My heart is heavy and has been for days. There are so many mixed up thoughts, scrambled words and fragmented ideas floating around in my mind that the noise is deafening. I long for quiet. I long for peace. I long for joy.
My prayer for others has become “LORD, please grant peace and joy in their journey.” I forget to pray this for myself. Right now, my journey has neither peace nor joy. There is no quiet in my soul. If I wasn’t almost 41, I would highly consider running to my dad and climbing in his lap and asking him to make it “all better”. Fortunately for him, I’ve restrained. I’ve even restrained myself from “dumping” all of this chaos in my soul onto my beloved tonight (although, I’ve definitely vented parts and pieces of it all week onto him).
I fled our women’s Bible study tonight to come home to my sanctuary. My home. My place of refuge. Amazingly, the crap followed me. Isn’t that the way it works? There is no running right now. There is no fleeing the scene. There is no hiding. There is no escape. For where I run, flee, hide or escape, my soul comes with me. I can’t separate myself from the part of me that loves and feels hurt, disappointment, pain.
It is times like tonight that I feel like I can understand a small part of King David’s psalms. David wrote many of the psalms while he was seriously fleeing for his life from psycho King Saul. Often, David called out to God, crying “where are you?”
This is exactly how I feel tonight. LORD, where are you? Are you here?
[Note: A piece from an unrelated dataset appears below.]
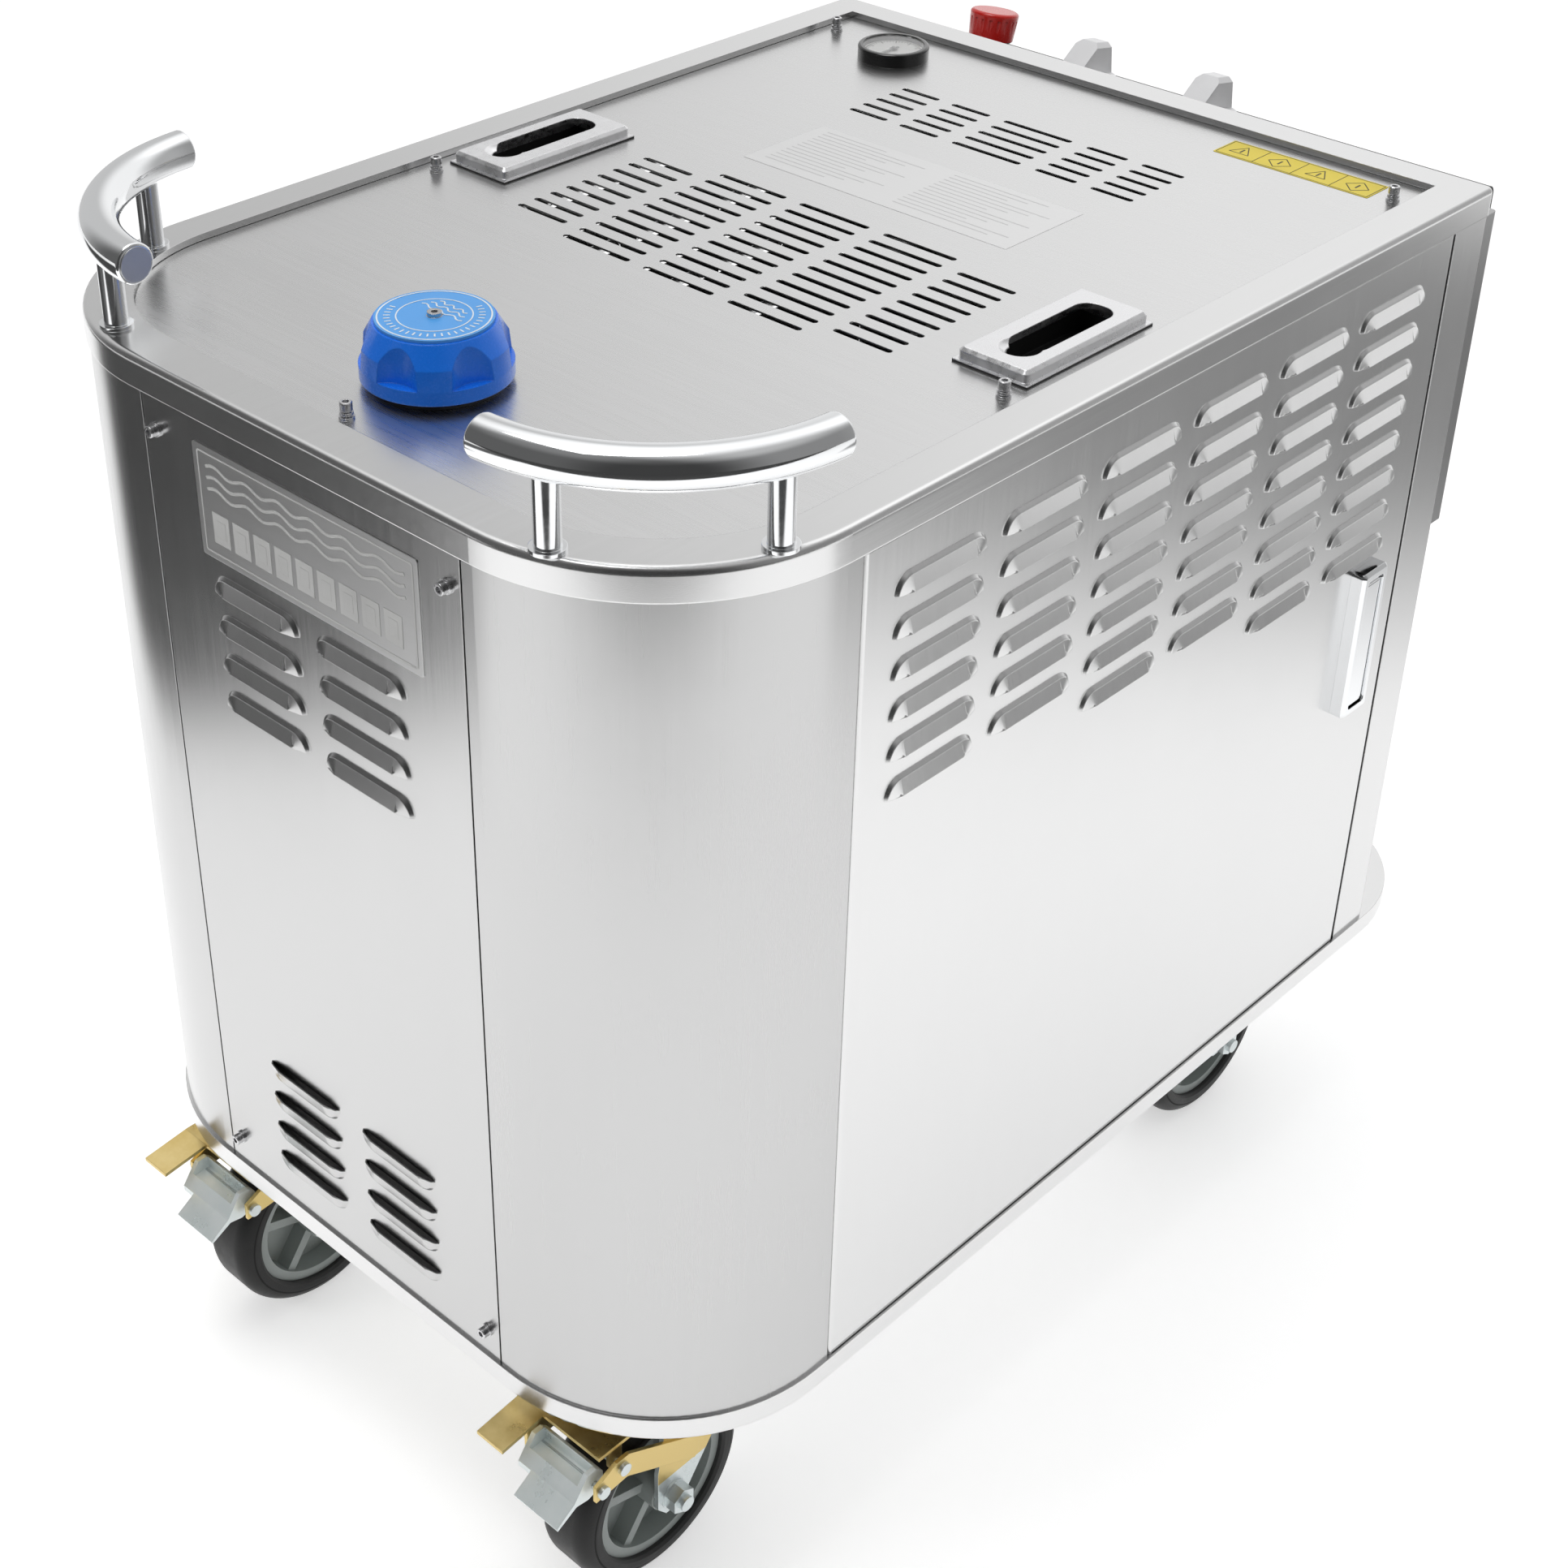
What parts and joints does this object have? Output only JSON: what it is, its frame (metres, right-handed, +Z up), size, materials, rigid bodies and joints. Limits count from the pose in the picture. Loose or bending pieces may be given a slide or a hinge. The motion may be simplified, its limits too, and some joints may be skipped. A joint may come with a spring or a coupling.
{
  "type": "mobile steam cleaner",
  "caption": "Upright stainless steam cleaner on swivel casters, with louvred service doors, a slotted lid, a screw filler cap, corner push handles and a rear control console.",
  "frame": {"origin": "on the floor, under the centre of the machine's bounding box", "axes": "+X the machine's right side, -Y its rounded front, +Z up"},
  "size_m": [0.64, 1, 0.9405],
  "materials": {
    "stainless": "fine brushed stainless sheet",
    "frame_steel": "satin grey paint",
    "chrome": "polished chrome",
    "cast_aluminium": "satin cast aluminium",
    "screw_steel": "turned steel",
    "zinc": "bright zinc plate",
    "yellow_zinc": "yellow passivated zinc",
    "hub_grey": "moulded grey nylon",
    "tyre": "black elastic rubber",
    "blue_plastic": "moulded blue plastic",
    "light_blue": "satin light blue label",
    "neck_plastic": "black moulding",
    "gasket": "soft rubber",
    "gauge_black": "gloss black bezel",
    "lens": "clear lens",
    "red_plastic": "red moulding",
    "stem_black": "black plastic",
    "collar_green": "teal ring",
    "knob_grey": "light grey moulding",
    "brass": "machined brass",
    "lever_red": "red dipped lever",
    "boiler_wrap": "foil clad insulation",
    "tank_white": "natural polyethylene",
    "pump_grey": "hammered grey paint",
    "board_box": "light grey enclosure"
  },
  "bodies": {
    "chassis": {"base_tray": "stainless", "inner_frame": "frame_steel", "top_rim": "stainless", "front_panel": "stainless", "corner_panel_left": "stainless", "corner_panel_right": "stainless", "rear_posts": "stainless", "rear_panel": "stainless", "rear_pan": "stainless", "caster_plates": "zinc", "door_hinges": "screw_steel", "lid_panel": "stainless", "lid_pull_left": "cast_aluminium", "lid_pull_right": "cast_aluminium", "cover_screws": "screw_steel", "gauge_case": "gauge_black", "gauge_lens": "lens", "filler_neck": "neck_plastic", "corner_handle_left": "chrome", "corner_handle_right": "chrome", "control_console": "neck_plastic", "estop_collar": "collar_green", "steam_outlets": "brass", "drain_valve": "brass", "power_inlet": "neck_plastic", "boiler": "boiler_wrap", "water_tank": "tank_white", "pump_unit": "pump_grey", "control_board": "board_box"},
    "door_right": {"door_right": "stainless", "latch_plate_right": "chrome"},
    "latch_right": {"latch_lever_right": "chrome"},
    "door_left": {"door_left": "stainless", "latch_plate_left": "chrome"},
    "latch_left": {"latch_lever_left": "chrome"},
    "cap_lift": {"cap_gasket": "gasket"},
    "cap": {"cap_shell": "blue_plastic", "cap_disc": "light_blue"},
    "gauge_pointer": {"gauge_needle": "gauge_black"},
    "stop_plunger": {"estop_plunger": "stem_black"},
    "stop_head": {"estop_head": "red_plastic"},
    "selector_1": {"selector_knob_1": "knob_grey"},
    "selector_2": {"selector_knob_2": "knob_grey"},
    "drain_handle": {"drain_lever": "lever_red"},
    "caster_front_right": {"fork_front_right": "zinc"},
    "wheel_front_right": {"hub_front_right": "hub_grey", "tyre_front_right": "tyre"},
    "lock_front_right": {"lock_lever_front_right": "yellow_zinc"},
    "release_front_right": {"release_lever_front_right": "zinc"},
    "caster_rear_right": {"fork_rear_right": "zinc"},
    "wheel_rear_right": {"hub_rear_right": "hub_grey", "tyre_rear_right": "tyre"},
    "caster_front_left": {"fork_front_left": "zinc"},
    "wheel_front_left": {"hub_front_left": "hub_grey", "tyre_front_left": "tyre"},
    "lock_front_left": {"lock_lever_front_left": "yellow_zinc"},
    "release_front_left": {"release_lever_front_left": "zinc"},
    "caster_rear_left": {"fork_rear_left": "zinc"},
    "wheel_rear_left": {"hub_rear_left": "hub_grey", "tyre_rear_left": "tyre"}
  },
  "joints": [
    {"name": "door_right_hinge", "type": "hinge", "parent": "chassis", "child": "door_right", "pos_m": [0.305, -0.3043, 0.526], "axis": [0, 0, -1], "range_deg": [0, 110]},
    {"name": "latch_right_lift", "type": "hinge", "parent": "door_right", "child": "latch_right", "pos_m": [0.315, 0.283, 0.583], "axis": [0, -1, 0], "range_deg": [0, 60]},
    {"name": "door_left_hinge", "type": "hinge", "parent": "chassis", "child": "door_left", "pos_m": [-0.305, -0.3043, 0.526], "axis": [0, 0, 1], "range_deg": [0, 110]},
    {"name": "latch_left_lift", "type": "hinge", "parent": "door_left", "child": "latch_left", "pos_m": [-0.315, 0.283, 0.583], "axis": [0, 1, 0], "range_deg": [0, 60]},
    {"name": "cap_rise", "type": "slide", "parent": "chassis", "child": "cap_lift", "axis": [0, 0, 1], "range_m": [0, 0.0121]},
    {"name": "cap_turn", "type": "hinge", "parent": "cap_lift", "child": "cap", "pos_m": [0, -0.354, 0.8885], "axis": [0, 0, 1], "range_deg": [0, 720]},
    {"name": "gauge_swing", "type": "hinge", "parent": "chassis", "child": "gauge_pointer", "pos_m": [-0.188, 0.3, 0.871], "axis": [0, 0, -1], "range_deg": [-20, 250], "stiffness_Nm_per_rad": 0.0004},
    {"name": "stop_press", "type": "slide", "parent": "chassis", "child": "stop_plunger", "axis": [0, -0.1736, -0.9848], "range_m": [0, 0.003]},
    {"name": "stop_twist", "type": "hinge", "parent": "stop_plunger", "child": "stop_head", "pos_m": [-0.2, 0.443, 0.84759], "axis": [0, 0.1736, 0.9848], "range_deg": [0, 40], "stiffness_Nm_per_rad": 0.05},
    {"name": "selector_1_turn", "type": "hinge", "parent": "chassis", "child": "selector_1", "pos_m": [-0.1, 0.443, 0.83259], "axis": [0, -0.1736, -0.9848], "range_deg": [0, 90]},
    {"name": "selector_2_turn", "type": "hinge", "parent": "chassis", "child": "selector_2", "pos_m": [0.02, 0.443, 0.83259], "axis": [0, -0.1736, -0.9848], "range_deg": [-50, 50]},
    {"name": "drain_turn", "type": "hinge", "parent": "chassis", "child": "drain_handle", "pos_m": [0.215, 0.403, 0.2855], "axis": [0, 0, -1], "range_deg": [0, 90]},
    {"name": "swivel_front_right", "type": "hinge", "parent": "chassis", "child": "caster_front_right", "pos_m": [0.207, -0.347, 0.17], "axis": [0, 0, 1], "continuous": true},
    {"name": "roll_front_right", "type": "hinge", "parent": "caster_front_right", "child": "wheel_front_right", "pos_m": [0.207, -0.392, 0.08], "axis": [1, 0, 0], "continuous": true},
    {"name": "lock_front_right_press", "type": "hinge", "parent": "caster_front_right", "child": "lock_front_right", "pos_m": [0.207, -0.444, 0.153], "axis": [1, 0, 0], "range_deg": [0, 8]},
    {"name": "release_front_right_press", "type": "hinge", "parent": "caster_front_right", "child": "release_front_right", "pos_m": [0.207, -0.464, 0.146], "axis": [1, 0, 0], "range_deg": [-4.05, 0.05]},
    {"name": "swivel_rear_right", "type": "hinge", "parent": "chassis", "child": "caster_rear_right", "pos_m": [0.207, 0.34, 0.17], "axis": [0, 0, 1], "continuous": true},
    {"name": "roll_rear_right", "type": "hinge", "parent": "caster_rear_right", "child": "wheel_rear_right", "pos_m": [0.207, 0.295, 0.08], "axis": [1, 0, 0], "continuous": true},
    {"name": "swivel_front_left", "type": "hinge", "parent": "chassis", "child": "caster_front_left", "pos_m": [-0.179, -0.347, 0.17], "axis": [0, 0, 1], "continuous": true},
    {"name": "roll_front_left", "type": "hinge", "parent": "caster_front_left", "child": "wheel_front_left", "pos_m": [-0.179, -0.392, 0.08], "axis": [1, 0, 0], "continuous": true},
    {"name": "lock_front_left_press", "type": "hinge", "parent": "caster_front_left", "child": "lock_front_left", "pos_m": [-0.179, -0.444, 0.153], "axis": [1, 0, 0], "range_deg": [0, 8]},
    {"name": "release_front_left_press", "type": "hinge", "parent": "caster_front_left", "child": "release_front_left", "pos_m": [-0.179, -0.464, 0.146], "axis": [1, 0, 0], "range_deg": [-4.05, 0.05]},
    {"name": "swivel_rear_left", "type": "hinge", "parent": "chassis", "child": "caster_rear_left", "pos_m": [-0.179, 0.34, 0.17], "axis": [0, 0, 1], "continuous": true},
    {"name": "roll_rear_left", "type": "hinge", "parent": "caster_rear_left", "child": "wheel_rear_left", "pos_m": [-0.179, 0.295, 0.08], "axis": [1, 0, 0], "continuous": true}
  ],
  "couplings": [
    {"joint": "cap_rise", "follows": "cap_turn", "m_per_rad": 0.00095493},
    {"joint": "release_front_right_press", "follows": "lock_front_right_press", "ratio": -0.5},
    {"joint": "release_front_left_press", "follows": "lock_front_left_press", "ratio": -0.5}
  ]
}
Are you paying attention? Please tell me that You are in control of even this chaos. I need you LORD and I need you NOW!!
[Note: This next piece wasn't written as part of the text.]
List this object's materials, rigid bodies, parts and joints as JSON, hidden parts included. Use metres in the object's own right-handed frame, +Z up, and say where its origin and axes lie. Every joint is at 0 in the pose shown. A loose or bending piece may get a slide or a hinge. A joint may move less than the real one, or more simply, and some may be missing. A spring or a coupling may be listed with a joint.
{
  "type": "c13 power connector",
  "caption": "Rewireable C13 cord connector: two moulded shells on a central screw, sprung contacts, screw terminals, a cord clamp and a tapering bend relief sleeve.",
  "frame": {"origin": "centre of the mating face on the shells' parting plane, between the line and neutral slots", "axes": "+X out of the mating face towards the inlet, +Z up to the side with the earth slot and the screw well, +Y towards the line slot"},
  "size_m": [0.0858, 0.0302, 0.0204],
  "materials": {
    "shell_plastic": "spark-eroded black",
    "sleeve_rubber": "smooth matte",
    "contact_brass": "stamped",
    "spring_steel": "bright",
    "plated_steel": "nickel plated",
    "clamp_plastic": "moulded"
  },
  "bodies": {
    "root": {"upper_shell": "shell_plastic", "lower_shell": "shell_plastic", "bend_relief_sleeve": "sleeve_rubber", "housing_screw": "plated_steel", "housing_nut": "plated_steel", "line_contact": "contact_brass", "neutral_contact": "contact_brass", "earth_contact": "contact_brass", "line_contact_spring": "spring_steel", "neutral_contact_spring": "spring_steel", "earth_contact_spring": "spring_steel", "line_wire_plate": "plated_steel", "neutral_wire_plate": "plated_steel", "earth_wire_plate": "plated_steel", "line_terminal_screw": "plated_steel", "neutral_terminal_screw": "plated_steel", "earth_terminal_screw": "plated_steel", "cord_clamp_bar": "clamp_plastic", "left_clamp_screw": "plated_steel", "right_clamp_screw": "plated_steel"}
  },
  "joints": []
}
To explain where all of this is coming from is too much for me to expose tonight, even to myself. I’m frustrated. I’m hurt. I’m angry. I’ve been in the spiritual trenches for months and I seriously feel like instead of winning a battle, all I got was stoned by those more righteous than I.
So, tonight I surrender… again. I surrender my frustration. I surrender my hurt. I surrender my anger. I surrender my disappointments. My soul reveals names, dates, places and people to my Savior. He knows them all, anyway. I come before Him waiving the white flag…again. I’ve tried. I’ve failed. However, I know the One who never fails. He is God. I am not.
Rest. Peace. Joy. Freedom. These and more are found in the surrender. And, in the surrender, even at 40, I can climb in to my Father’s lap and ask Him to make it all better. There, in His lap, under His wings I find refuge. It is here my soul quiets, my mind settles and my heart finds rest.